Mittal's dreams are even further up the economic ladder. He's proud of his roots in small-town poverty, and often sounds like a caricature of the American dreamer.

"When my father was a boy, his family didn't have 2 rupees to have a family photo taken. But we worked hard, and we made something, and we grew," he said. "We're hard workers here. Our profession is everything. It is our life."

Mittal is from the Punjab, the state that includes Mandi Gobindgarh. The Punjab suffered terribly at independence in 1947, when British India was carved into India and Pakistan. Hundreds of thousands of people died in communal fighting, and millions were left destitute. Since then, Punjabis have emerged as India's most prominent new money.

The state's business successes are often derided as pushy arrivistes who prefer cash to culture.

Mittal is aware of the stereotype, but he doesn't let it bother him. He has a large house and many cars. Someday, he'll send his children to college.

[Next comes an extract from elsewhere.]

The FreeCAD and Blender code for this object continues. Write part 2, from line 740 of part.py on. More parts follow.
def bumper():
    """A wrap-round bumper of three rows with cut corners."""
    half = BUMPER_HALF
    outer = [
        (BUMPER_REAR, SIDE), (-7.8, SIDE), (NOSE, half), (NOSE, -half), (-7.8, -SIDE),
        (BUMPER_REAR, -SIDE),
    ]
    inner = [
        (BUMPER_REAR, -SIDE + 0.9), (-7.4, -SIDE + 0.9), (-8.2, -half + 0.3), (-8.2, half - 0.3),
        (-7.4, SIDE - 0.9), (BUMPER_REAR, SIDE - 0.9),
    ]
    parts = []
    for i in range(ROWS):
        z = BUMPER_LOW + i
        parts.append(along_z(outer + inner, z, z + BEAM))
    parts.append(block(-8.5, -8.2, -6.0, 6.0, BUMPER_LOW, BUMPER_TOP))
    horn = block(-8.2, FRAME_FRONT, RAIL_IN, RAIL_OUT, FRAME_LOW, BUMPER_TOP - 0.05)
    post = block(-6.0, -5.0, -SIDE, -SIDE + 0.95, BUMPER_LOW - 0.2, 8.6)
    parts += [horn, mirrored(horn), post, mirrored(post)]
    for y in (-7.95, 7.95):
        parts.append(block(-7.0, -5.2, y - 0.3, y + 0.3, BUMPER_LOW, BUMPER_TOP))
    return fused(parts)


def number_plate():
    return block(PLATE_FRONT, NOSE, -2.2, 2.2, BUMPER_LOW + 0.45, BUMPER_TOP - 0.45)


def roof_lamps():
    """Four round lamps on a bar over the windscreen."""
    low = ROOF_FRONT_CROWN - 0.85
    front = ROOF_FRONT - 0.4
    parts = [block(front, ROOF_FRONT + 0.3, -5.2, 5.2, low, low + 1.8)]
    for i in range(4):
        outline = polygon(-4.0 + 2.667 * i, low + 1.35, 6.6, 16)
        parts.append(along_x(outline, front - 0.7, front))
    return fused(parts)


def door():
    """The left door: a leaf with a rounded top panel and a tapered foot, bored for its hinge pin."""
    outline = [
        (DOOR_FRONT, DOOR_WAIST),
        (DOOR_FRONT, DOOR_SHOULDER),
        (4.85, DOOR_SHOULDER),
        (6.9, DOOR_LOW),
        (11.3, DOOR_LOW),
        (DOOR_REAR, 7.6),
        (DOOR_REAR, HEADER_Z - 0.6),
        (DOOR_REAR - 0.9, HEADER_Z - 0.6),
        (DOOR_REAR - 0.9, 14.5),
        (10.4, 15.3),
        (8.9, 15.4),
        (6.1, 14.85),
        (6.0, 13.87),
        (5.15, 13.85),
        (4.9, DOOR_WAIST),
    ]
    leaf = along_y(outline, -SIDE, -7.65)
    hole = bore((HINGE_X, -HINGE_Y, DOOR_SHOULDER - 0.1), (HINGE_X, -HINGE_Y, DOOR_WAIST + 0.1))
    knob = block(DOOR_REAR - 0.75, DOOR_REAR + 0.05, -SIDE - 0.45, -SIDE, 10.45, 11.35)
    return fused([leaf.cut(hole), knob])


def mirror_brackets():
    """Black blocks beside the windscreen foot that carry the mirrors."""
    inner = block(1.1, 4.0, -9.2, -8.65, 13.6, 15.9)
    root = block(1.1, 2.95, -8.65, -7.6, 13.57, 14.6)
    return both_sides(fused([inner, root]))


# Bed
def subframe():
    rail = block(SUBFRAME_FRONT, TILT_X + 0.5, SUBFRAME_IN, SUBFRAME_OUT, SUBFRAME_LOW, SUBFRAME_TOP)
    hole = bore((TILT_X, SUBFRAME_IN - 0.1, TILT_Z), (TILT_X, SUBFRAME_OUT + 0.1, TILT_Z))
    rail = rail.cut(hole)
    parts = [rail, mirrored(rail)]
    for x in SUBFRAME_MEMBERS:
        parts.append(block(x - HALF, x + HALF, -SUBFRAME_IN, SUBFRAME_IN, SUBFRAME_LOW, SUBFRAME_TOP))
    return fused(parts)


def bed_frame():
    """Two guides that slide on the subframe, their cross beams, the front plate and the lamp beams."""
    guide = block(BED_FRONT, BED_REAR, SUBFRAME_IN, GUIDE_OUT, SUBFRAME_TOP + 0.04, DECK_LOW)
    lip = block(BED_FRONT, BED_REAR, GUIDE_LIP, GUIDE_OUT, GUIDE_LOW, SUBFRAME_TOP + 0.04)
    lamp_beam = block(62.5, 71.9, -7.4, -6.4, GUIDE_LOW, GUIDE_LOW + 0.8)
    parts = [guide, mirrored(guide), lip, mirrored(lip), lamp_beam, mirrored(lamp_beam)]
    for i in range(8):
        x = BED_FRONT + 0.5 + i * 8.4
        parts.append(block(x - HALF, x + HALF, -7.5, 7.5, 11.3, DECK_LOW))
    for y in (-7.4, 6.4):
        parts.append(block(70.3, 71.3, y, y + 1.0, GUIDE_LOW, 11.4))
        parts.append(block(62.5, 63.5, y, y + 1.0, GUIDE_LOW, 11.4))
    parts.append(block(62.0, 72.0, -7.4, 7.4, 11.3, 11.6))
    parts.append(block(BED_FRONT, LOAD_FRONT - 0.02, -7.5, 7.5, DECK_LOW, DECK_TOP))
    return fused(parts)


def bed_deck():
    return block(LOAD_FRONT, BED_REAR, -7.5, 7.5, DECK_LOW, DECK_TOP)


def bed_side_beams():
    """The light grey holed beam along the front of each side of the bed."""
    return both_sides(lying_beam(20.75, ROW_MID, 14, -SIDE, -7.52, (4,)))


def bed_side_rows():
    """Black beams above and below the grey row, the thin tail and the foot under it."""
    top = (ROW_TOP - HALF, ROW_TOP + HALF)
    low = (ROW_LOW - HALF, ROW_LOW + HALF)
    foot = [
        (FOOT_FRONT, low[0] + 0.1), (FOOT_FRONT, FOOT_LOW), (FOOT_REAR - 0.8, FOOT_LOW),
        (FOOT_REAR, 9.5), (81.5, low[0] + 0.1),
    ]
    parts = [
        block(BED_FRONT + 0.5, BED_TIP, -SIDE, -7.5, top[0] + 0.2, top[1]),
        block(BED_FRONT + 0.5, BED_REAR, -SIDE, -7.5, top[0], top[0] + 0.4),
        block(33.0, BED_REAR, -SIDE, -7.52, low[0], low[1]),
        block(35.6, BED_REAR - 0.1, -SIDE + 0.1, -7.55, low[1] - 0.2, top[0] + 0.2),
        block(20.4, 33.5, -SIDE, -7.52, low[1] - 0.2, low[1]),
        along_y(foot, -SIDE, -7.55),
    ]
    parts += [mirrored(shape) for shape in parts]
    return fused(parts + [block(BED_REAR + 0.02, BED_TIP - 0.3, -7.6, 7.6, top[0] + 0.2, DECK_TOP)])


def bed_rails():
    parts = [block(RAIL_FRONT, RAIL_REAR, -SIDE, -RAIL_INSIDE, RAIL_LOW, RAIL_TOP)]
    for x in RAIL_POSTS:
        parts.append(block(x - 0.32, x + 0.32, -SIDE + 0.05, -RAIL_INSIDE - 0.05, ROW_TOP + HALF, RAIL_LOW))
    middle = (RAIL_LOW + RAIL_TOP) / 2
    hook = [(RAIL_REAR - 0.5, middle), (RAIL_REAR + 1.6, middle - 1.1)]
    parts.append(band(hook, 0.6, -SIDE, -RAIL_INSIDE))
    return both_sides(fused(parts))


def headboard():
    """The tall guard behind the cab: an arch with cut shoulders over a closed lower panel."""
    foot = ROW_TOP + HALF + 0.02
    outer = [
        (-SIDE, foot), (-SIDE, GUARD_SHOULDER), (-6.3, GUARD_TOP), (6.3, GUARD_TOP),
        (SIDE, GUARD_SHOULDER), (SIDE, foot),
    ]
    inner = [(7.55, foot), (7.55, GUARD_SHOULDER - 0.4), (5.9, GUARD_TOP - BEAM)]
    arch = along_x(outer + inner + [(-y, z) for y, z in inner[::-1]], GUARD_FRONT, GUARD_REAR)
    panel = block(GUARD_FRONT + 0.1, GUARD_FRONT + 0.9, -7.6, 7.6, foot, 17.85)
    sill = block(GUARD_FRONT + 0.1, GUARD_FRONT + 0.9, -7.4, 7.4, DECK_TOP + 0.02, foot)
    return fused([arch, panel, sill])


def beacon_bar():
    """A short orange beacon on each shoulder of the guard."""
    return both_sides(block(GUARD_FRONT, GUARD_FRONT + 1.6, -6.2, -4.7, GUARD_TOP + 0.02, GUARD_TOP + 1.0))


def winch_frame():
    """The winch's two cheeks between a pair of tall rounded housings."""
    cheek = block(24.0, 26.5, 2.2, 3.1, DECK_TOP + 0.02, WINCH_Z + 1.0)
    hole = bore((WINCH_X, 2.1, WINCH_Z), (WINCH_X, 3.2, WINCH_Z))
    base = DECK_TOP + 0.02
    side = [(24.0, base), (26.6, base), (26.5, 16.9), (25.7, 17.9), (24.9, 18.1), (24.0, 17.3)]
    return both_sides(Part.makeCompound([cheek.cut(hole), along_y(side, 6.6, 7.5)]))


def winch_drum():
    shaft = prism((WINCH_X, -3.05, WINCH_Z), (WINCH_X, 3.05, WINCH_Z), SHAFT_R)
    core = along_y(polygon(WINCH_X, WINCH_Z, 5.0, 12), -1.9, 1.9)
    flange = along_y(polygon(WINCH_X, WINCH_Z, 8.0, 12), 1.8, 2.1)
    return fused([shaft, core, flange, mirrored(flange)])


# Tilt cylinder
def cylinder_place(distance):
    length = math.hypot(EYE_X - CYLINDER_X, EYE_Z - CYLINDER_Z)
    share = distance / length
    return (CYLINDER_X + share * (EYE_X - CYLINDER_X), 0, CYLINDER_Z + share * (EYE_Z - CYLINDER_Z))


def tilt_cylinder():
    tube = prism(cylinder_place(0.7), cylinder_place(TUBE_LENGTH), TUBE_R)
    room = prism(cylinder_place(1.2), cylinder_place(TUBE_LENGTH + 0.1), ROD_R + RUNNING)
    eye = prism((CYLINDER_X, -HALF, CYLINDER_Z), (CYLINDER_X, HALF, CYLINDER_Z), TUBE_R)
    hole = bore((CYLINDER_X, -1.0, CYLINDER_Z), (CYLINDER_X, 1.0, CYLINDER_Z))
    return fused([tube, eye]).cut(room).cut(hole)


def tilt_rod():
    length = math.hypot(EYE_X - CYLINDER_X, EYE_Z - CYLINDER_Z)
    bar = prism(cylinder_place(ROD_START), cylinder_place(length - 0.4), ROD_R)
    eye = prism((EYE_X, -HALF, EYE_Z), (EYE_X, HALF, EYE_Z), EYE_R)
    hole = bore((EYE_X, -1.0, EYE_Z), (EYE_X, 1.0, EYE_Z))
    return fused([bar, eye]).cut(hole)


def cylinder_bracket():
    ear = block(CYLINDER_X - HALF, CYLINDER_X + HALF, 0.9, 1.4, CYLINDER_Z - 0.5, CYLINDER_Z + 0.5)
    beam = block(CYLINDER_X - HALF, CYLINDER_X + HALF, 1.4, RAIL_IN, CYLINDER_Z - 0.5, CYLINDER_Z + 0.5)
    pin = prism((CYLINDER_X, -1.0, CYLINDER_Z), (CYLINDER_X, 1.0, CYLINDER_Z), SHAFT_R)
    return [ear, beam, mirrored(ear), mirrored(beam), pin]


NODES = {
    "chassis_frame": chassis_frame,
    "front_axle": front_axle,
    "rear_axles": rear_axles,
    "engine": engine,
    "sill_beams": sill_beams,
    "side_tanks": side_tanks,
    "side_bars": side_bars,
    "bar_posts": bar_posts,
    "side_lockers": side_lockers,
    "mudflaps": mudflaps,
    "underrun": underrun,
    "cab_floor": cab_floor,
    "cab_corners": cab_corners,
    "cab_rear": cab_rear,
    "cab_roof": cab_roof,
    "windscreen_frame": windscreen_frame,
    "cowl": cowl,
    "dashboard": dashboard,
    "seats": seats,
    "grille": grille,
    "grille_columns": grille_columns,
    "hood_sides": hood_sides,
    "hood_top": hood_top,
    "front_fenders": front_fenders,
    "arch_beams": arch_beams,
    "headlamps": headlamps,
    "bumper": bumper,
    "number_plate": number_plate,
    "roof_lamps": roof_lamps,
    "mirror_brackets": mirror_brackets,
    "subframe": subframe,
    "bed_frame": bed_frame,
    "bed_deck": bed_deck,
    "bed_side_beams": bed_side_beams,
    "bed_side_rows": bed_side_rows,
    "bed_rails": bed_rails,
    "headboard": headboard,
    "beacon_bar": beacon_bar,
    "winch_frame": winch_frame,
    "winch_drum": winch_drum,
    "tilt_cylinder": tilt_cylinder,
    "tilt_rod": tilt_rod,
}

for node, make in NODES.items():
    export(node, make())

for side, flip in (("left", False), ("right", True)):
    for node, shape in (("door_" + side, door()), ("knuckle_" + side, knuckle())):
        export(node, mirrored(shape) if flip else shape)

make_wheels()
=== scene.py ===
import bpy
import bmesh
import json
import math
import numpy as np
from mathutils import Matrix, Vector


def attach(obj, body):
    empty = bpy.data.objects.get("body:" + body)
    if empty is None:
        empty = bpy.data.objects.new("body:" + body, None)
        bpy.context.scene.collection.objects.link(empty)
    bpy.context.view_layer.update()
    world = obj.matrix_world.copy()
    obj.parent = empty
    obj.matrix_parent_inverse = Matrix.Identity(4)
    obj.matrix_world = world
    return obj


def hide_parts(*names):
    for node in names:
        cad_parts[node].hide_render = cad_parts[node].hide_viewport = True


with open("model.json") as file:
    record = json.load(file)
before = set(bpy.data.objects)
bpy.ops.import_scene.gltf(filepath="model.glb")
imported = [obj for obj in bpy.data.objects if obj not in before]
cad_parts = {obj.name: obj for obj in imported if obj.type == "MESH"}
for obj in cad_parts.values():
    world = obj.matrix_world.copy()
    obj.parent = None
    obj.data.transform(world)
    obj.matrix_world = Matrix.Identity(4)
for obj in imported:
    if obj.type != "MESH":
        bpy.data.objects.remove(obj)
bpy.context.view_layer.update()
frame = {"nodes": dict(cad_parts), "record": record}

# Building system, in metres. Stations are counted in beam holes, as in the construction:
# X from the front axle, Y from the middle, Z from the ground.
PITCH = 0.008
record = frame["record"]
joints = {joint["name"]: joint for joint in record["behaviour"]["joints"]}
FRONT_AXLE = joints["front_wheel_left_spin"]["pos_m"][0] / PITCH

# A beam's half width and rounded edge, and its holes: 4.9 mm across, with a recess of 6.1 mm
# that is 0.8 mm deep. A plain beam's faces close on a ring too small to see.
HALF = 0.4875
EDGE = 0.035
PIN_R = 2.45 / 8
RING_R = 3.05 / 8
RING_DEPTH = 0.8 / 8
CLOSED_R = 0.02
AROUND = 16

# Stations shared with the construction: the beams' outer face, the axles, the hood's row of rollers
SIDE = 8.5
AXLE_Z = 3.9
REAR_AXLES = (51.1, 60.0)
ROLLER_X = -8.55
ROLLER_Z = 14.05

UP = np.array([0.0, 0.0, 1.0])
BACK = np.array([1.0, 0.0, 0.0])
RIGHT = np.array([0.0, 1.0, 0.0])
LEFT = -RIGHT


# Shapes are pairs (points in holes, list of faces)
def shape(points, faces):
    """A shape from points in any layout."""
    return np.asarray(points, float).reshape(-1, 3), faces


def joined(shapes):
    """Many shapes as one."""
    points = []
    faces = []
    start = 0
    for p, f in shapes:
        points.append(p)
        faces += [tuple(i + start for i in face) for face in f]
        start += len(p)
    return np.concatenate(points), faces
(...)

"Us Punjabis, we know how to make money," he said. (Not that he'll say how much profit the scrap has earned.)

But if the scrap means the chance at a better life in Mandi Gobindgarh, it means something far different in America.

Recycling the wreckage so quickly "was a crime," said Monica Gabrielle, whose insurance broker husband, Richard, died at the World Trade Center. 11. She dismisses official insistence that all the refuse was carefully examined.

"It was not treated like a crime scene," said Gabrielle, chairwoman of the Skyscraper Safety Campaign. "It was sold off and carted away faster than anything I've seen."

Such anger confuses Mandi Gobindgarh residents. They have no sympathy for the Sept. 11 attackers and feel awful for the victims. They are just trying to earn a living.

"Americans have sold this," said Avtar Singh, sitting in his one-room tire store on a recent afternoon. "It's not our fault that we have purchased it."

But after thinking awhile, he said perhaps the wreckage should have been saved.

"If they'd kept it, every generation could see the scrap and imagine what was once there."